Required task: Only a number is wanted: how many lines in the listing contain the word "model"?

Excerpted data:
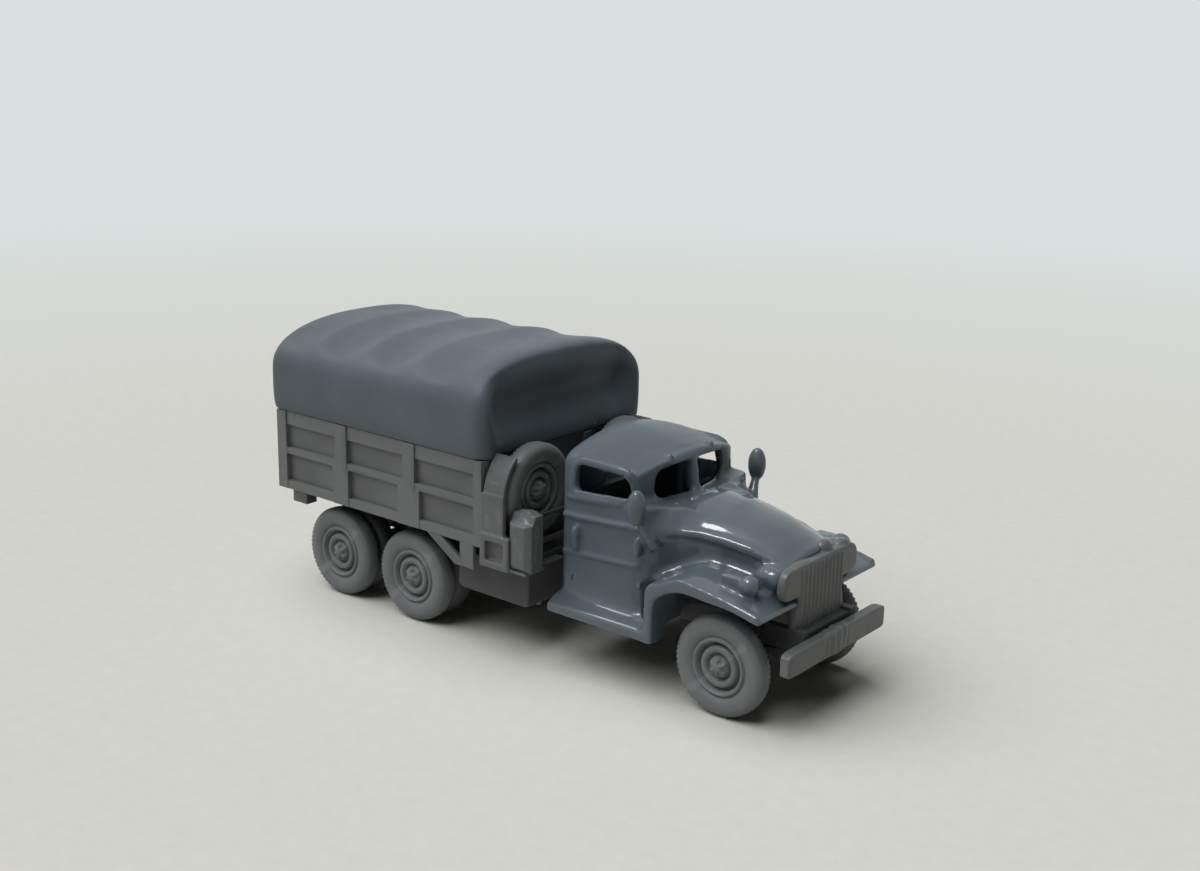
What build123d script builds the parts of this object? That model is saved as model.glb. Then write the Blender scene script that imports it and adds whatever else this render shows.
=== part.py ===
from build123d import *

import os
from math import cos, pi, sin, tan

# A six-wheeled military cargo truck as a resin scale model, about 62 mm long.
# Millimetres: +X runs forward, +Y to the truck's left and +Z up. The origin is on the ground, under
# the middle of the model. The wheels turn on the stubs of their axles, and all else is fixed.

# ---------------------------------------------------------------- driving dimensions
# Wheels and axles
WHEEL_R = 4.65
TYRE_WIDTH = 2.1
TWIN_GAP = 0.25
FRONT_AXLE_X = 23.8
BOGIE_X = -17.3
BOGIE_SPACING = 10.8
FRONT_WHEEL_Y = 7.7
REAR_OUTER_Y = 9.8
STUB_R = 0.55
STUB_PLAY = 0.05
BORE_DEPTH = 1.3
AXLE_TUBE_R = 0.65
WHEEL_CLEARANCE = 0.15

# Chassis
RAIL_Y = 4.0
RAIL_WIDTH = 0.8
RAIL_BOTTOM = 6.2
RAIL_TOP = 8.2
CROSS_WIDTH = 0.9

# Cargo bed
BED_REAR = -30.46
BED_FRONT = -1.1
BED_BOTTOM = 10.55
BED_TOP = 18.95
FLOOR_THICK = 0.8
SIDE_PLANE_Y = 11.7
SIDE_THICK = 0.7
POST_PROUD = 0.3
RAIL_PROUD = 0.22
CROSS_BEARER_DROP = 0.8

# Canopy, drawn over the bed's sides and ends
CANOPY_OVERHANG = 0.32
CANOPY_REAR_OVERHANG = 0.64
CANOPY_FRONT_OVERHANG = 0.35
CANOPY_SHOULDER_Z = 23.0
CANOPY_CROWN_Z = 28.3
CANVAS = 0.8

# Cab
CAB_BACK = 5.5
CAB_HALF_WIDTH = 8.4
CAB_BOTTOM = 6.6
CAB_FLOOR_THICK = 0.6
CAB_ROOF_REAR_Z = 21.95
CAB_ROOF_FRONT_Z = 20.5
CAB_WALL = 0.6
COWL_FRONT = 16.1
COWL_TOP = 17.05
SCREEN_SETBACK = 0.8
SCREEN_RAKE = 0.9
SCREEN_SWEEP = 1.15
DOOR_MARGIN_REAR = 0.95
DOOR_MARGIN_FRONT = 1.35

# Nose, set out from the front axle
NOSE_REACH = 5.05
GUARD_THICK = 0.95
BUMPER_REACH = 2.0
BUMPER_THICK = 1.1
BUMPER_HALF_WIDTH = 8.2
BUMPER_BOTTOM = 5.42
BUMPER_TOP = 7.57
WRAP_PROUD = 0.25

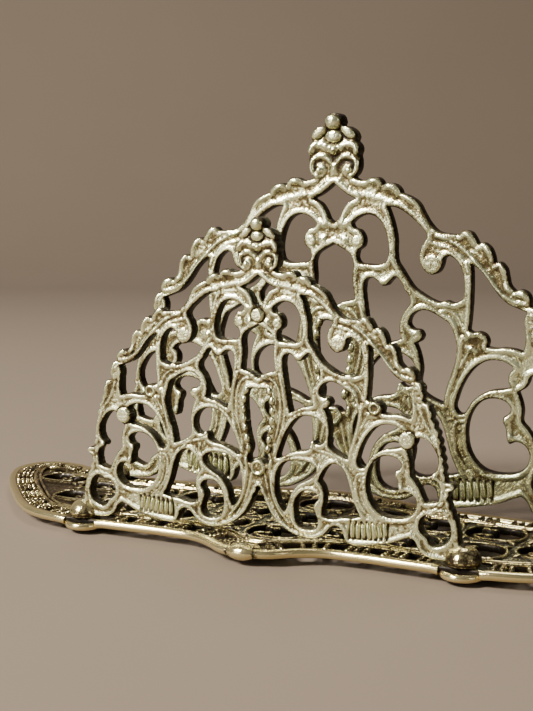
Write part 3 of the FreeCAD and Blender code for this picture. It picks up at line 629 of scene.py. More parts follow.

Solution to this problem: 3